Spend 10 minutes before bedtime to pull something out of the freezer, assemble a marinade for meat or vegetables or to set out ingredients on the counter. Or sit down and write up a list of meals for the week.
“Thirty minutes on Sunday is time that is really well spent,” Bishop said.
The test kitchen’s new book, “The Make-Ahead Cook,” offers strategies and recipes that put that time to the home cook’s advantage. Marinades and spice rubs allow home cooks to let flavor to penetrate the food. Soups and stews often taste better the next day. Even making a kale salad and letting it sit overnight dressed with olive oil and vinegar tenderizes the greens. “This is where it actually makes the dish better if it is made in advance,” he said.
Bishop said making dishes ahead means tweaking cooking techniques. Instead of fully cooking a stew, for instance, cook it partially and cool it down by adding some chilled broth or water before putting it in the refrigerator or freezer. That way, you will avoid overcooking the dish when you reheat it.
Bittman, The New York Times’ food columnist and cookbook author, is a bit of a contrarian: He doesn’t believe in dinner ruts.
“If you are cooking the same thing three times a week and you are OK with that, that’s not a rut,” he said. “I wouldn’t let anyone else define it for me.”

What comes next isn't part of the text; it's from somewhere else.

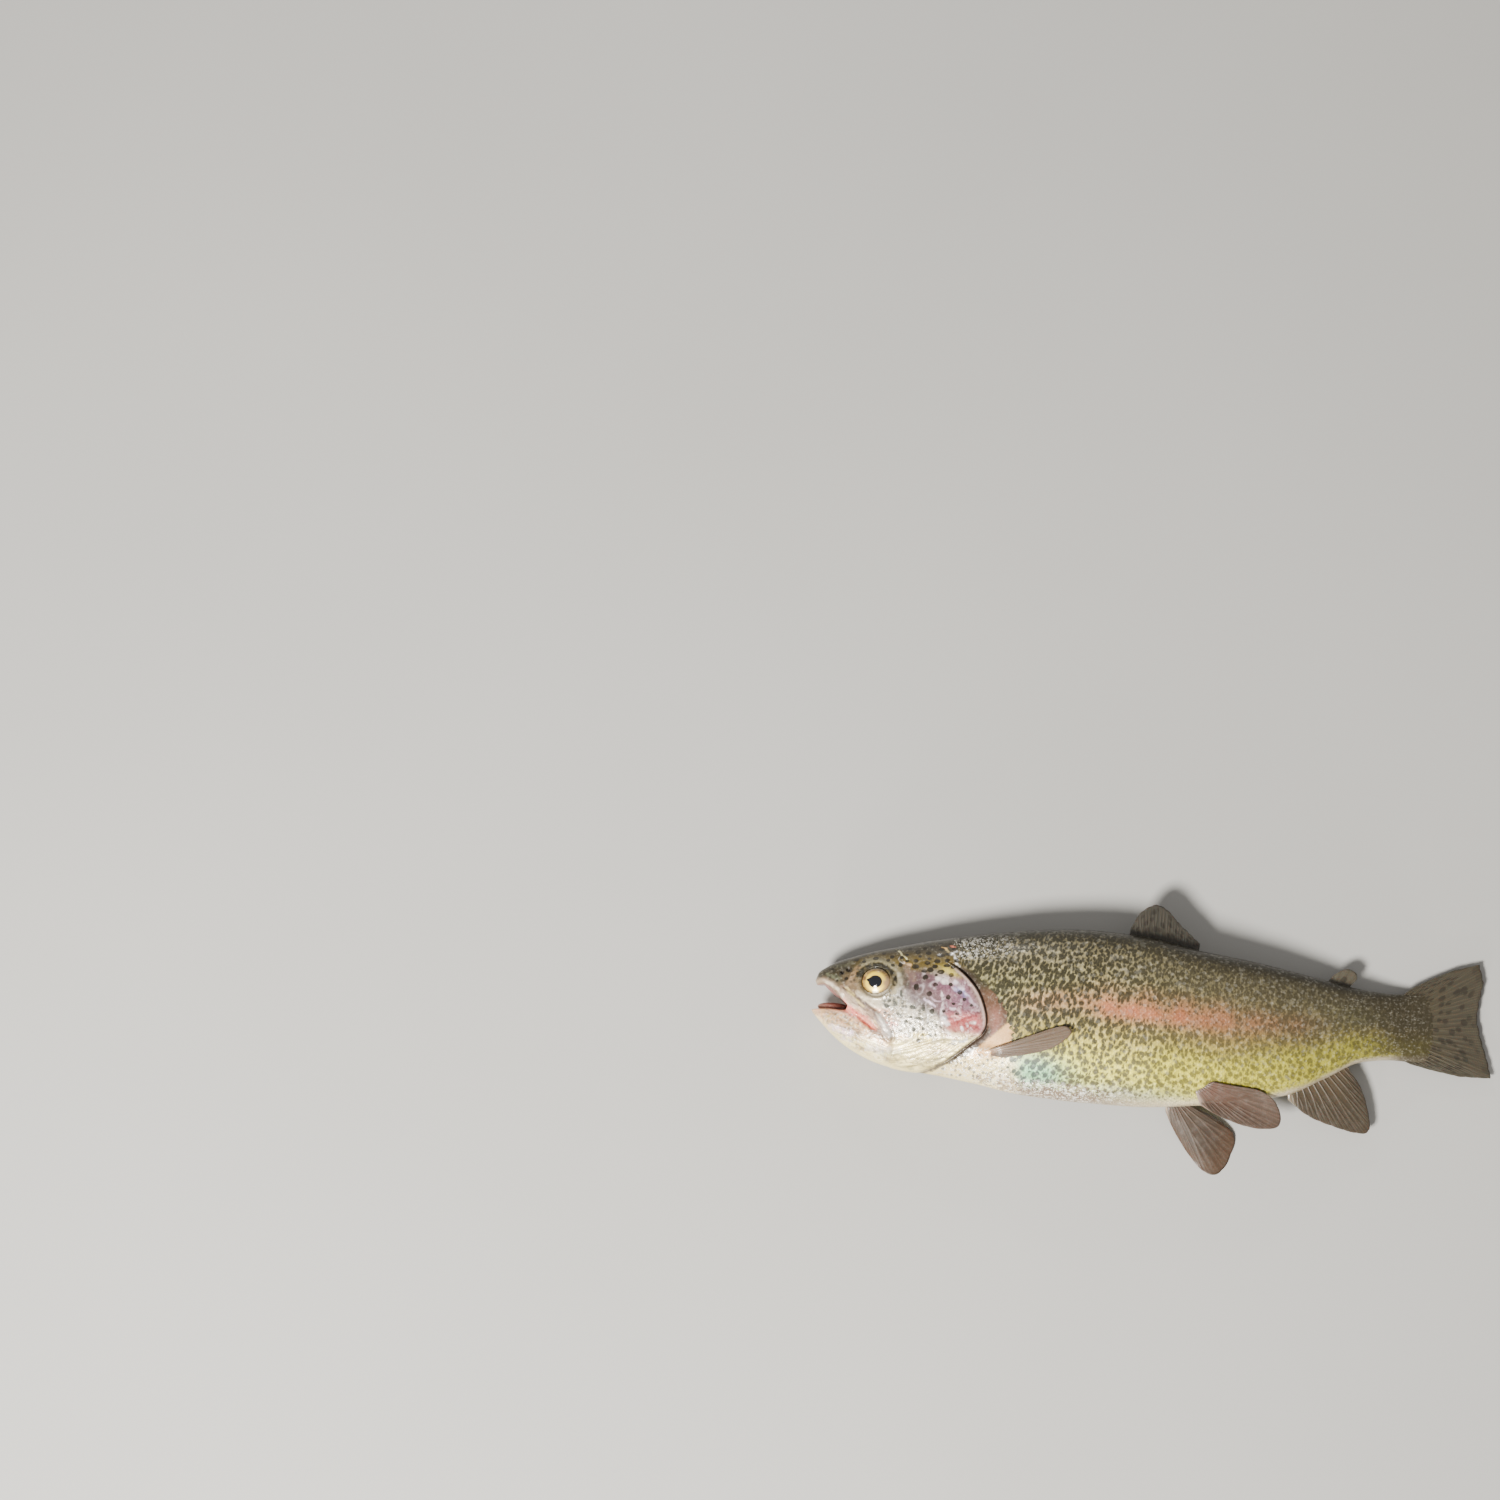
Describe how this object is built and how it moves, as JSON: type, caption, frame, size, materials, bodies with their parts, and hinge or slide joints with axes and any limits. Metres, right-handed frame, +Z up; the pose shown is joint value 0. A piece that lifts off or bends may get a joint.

However, Bittman said, a good cookbook can help inspire a home cook to expand horizons. While he admits to being prejudiced, his new book, “How to Make Everything Fast,” with more than 2,000 recipes, shows cooks how to get in the kitchen and start cooking.
Bittman’s book dismisses the idea that the restaurant-style preparation called mise en place, where a cook prepares all of the ingredients ahead of time, has any place in the home kitchen. Instead, the book’s recipes take advantage of downtime during the cooking process to tell cooks when to chop onion, peel shrimp or prepare other ingredients. Bittman said this new recipe style reflects how real cooks operate in the kitchen.
“The advantage is you can plunge right in,” Bittman said. “You can put a pan on the stove and you just go.”